Copy exactly the lines from the one containing "level_height, -1), mode=Mode.SUBTRACT)" through the one containing "before = set(bpy.data.objects)", both included, and nothing else.
>> begin Raw data
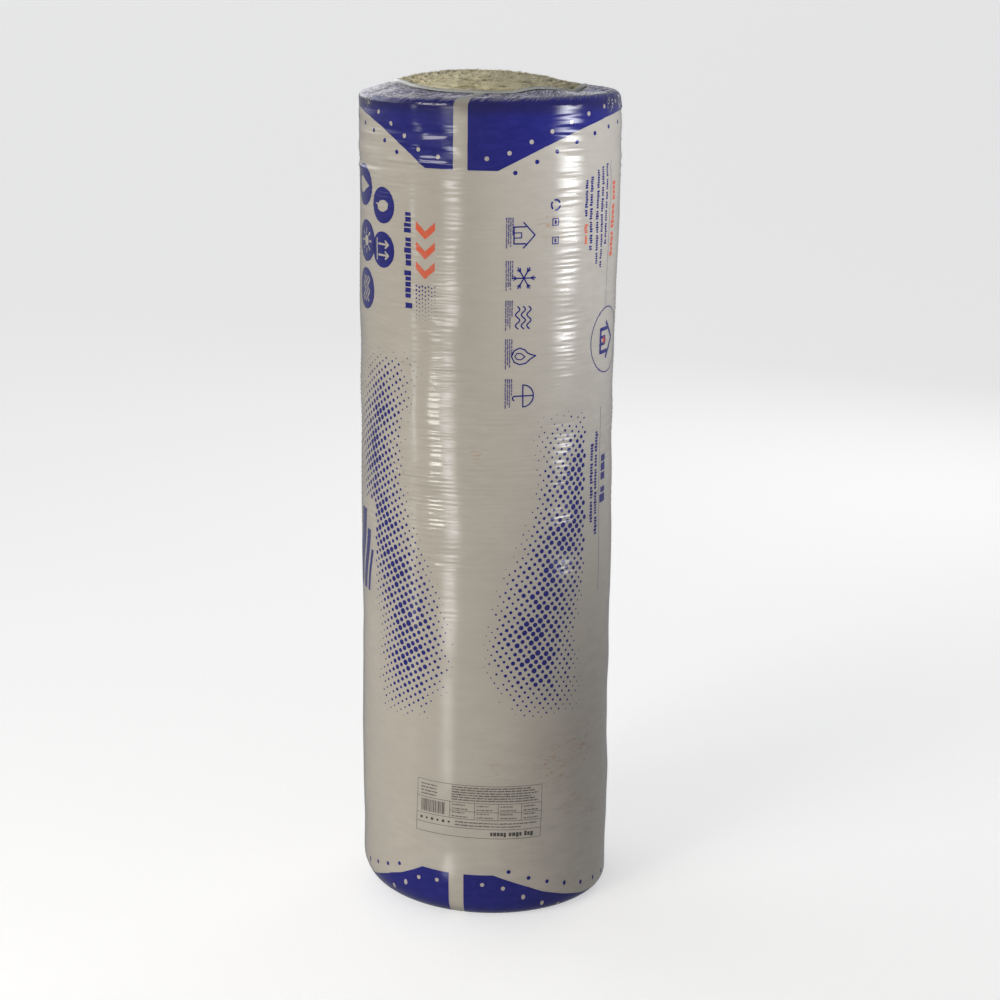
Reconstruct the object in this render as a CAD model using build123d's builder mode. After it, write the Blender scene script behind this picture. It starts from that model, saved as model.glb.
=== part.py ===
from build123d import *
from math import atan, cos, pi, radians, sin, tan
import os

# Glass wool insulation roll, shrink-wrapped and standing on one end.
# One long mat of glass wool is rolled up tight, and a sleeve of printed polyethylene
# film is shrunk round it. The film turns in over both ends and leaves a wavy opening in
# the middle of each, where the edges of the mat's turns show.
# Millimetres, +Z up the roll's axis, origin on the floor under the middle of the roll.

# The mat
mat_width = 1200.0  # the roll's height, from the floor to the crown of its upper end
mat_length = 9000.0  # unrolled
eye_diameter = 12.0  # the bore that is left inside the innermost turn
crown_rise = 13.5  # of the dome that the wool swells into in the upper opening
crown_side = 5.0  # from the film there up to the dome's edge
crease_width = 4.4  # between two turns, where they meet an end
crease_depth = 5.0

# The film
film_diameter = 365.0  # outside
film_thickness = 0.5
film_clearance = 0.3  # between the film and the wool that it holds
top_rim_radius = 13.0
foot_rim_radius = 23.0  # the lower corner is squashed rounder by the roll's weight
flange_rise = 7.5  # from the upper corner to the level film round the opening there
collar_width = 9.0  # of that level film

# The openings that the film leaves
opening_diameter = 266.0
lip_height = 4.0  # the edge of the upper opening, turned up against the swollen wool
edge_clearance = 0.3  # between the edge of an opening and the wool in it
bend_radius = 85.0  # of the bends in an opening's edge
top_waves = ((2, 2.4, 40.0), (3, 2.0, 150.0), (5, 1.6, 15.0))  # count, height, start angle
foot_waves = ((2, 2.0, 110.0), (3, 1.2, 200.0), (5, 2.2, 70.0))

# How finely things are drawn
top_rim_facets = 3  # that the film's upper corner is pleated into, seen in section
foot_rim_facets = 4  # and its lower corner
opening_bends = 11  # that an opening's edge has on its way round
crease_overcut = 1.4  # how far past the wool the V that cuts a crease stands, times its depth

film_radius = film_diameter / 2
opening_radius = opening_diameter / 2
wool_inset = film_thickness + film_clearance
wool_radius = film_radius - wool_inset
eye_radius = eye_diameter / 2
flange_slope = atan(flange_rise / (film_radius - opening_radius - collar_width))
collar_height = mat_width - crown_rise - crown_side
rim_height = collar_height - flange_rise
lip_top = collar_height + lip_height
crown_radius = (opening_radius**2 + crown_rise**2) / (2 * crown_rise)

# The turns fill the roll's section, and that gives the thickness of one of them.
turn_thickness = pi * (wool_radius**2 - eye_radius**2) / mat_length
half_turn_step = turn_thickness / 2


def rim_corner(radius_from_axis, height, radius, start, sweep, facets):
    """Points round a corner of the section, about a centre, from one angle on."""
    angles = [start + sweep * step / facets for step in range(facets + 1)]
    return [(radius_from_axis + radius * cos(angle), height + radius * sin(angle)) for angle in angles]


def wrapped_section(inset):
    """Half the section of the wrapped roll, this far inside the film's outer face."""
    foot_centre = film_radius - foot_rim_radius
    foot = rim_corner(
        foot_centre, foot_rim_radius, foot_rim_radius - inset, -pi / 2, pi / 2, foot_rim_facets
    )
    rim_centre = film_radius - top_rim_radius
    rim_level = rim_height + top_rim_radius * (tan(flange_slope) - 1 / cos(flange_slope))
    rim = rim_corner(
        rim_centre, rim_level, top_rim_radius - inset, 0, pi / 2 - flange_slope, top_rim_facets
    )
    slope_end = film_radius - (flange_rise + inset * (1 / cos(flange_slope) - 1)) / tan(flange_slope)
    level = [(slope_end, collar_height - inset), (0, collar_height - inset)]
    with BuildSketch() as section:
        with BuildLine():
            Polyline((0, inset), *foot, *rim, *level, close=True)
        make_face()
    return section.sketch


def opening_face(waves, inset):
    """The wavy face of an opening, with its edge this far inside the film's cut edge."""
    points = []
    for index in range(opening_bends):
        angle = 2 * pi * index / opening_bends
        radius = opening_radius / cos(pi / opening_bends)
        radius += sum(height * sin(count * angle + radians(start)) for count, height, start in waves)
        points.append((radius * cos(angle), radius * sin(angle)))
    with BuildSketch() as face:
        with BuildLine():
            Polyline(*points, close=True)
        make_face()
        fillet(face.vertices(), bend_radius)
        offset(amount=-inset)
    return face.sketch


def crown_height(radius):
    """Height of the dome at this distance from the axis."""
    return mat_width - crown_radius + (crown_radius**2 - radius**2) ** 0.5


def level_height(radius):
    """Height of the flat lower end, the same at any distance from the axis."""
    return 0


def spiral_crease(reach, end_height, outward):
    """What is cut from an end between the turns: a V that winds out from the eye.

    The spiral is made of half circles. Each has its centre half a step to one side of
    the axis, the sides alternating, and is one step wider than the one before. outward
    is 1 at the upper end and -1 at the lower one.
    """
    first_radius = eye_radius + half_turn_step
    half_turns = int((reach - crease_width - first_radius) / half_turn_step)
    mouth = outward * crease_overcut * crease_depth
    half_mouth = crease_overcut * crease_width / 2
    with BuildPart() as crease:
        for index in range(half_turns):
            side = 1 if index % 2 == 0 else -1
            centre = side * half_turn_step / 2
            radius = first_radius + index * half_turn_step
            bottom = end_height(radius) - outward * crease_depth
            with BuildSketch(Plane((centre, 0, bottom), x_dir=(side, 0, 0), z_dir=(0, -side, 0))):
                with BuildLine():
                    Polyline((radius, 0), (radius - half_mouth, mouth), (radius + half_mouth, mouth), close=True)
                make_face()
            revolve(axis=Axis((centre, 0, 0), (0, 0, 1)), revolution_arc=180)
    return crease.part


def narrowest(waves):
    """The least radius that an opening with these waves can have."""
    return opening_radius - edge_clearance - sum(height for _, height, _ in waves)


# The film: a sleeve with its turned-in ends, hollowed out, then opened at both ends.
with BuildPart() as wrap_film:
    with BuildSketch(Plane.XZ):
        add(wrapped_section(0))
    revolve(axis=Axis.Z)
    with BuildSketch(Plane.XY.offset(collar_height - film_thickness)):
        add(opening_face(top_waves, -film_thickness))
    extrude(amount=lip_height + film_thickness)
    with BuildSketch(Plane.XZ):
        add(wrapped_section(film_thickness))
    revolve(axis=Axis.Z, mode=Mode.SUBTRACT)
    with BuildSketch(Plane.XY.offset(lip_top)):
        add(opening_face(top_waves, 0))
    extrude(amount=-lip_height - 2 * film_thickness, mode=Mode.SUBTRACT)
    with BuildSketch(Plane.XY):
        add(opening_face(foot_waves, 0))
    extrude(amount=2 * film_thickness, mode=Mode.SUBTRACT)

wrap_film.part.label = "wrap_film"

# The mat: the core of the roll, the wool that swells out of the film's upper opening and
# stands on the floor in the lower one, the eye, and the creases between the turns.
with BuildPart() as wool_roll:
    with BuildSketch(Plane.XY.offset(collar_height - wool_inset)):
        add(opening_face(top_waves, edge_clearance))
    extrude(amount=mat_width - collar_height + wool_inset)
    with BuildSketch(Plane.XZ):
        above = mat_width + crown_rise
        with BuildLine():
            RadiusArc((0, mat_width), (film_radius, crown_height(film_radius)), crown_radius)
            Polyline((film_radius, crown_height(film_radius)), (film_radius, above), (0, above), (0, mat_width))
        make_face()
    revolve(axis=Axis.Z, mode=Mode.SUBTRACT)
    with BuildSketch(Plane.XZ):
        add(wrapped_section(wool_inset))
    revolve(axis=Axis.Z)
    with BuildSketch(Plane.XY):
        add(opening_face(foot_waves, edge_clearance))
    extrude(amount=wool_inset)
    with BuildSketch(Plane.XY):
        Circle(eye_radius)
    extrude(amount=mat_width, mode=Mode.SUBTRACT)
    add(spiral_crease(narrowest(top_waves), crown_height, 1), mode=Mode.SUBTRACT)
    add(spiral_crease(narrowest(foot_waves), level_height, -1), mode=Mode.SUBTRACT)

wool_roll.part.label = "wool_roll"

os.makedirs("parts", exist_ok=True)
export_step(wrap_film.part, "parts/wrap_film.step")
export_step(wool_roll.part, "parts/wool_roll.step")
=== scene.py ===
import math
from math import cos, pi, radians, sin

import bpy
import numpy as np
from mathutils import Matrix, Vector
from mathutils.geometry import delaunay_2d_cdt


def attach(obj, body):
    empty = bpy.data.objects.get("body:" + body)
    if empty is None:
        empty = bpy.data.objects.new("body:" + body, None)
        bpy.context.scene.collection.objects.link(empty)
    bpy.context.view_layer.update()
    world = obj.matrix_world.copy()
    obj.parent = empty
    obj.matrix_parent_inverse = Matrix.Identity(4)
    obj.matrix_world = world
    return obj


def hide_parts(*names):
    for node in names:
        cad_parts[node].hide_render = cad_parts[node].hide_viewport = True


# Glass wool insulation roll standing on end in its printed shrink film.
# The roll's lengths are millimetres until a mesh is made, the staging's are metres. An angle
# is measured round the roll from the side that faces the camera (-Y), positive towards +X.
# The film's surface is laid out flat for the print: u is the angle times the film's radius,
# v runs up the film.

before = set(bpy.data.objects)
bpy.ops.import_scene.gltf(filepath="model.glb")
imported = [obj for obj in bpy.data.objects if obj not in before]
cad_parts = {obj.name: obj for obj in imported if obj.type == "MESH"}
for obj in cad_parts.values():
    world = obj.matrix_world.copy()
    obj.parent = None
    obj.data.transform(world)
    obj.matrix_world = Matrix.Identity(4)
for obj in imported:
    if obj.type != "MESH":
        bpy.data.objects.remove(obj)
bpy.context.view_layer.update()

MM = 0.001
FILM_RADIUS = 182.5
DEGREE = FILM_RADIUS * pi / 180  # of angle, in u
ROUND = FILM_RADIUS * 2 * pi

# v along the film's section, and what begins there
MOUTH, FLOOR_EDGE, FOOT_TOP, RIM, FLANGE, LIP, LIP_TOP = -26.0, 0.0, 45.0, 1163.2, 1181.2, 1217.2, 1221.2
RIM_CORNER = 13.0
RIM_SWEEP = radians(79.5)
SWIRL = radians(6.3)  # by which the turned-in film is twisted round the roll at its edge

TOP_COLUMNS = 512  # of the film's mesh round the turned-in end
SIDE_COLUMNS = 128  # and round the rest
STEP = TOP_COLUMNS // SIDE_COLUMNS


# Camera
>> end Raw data
Exercise output:
    add(spiral_crease(narrowest(foot_waves), level_height, -1), mode=Mode.SUBTRACT)

wool_roll.part.label = "wool_roll"

os.makedirs("parts", exist_ok=True)
export_step(wrap_film.part, "parts/wrap_film.step")
export_step(wool_roll.part, "parts/wool_roll.step")
=== scene.py ===
import math
from math import cos, pi, radians, sin

import bpy
import numpy as np
from mathutils import Matrix, Vector
from mathutils.geometry import delaunay_2d_cdt


def attach(obj, body):
    empty = bpy.data.objects.get("body:" + body)
    if empty is None:
        empty = bpy.data.objects.new("body:" + body, None)
        bpy.context.scene.collection.objects.link(empty)
    bpy.context.view_layer.update()
    world = obj.matrix_world.copy()
    obj.parent = empty
    obj.matrix_parent_inverse = Matrix.Identity(4)
    obj.matrix_world = world
    return obj


def hide_parts(*names):
    for node in names:
        cad_parts[node].hide_render = cad_parts[node].hide_viewport = True


# Glass wool insulation roll standing on end in its printed shrink film.
# The roll's lengths are millimetres until a mesh is made, the staging's are metres. An angle
# is measured round the roll from the side that faces the camera (-Y), positive towards +X.
# The film's surface is laid out flat for the print: u is the angle times the film's radius,
# v runs up the film.

before = set(bpy.data.objects)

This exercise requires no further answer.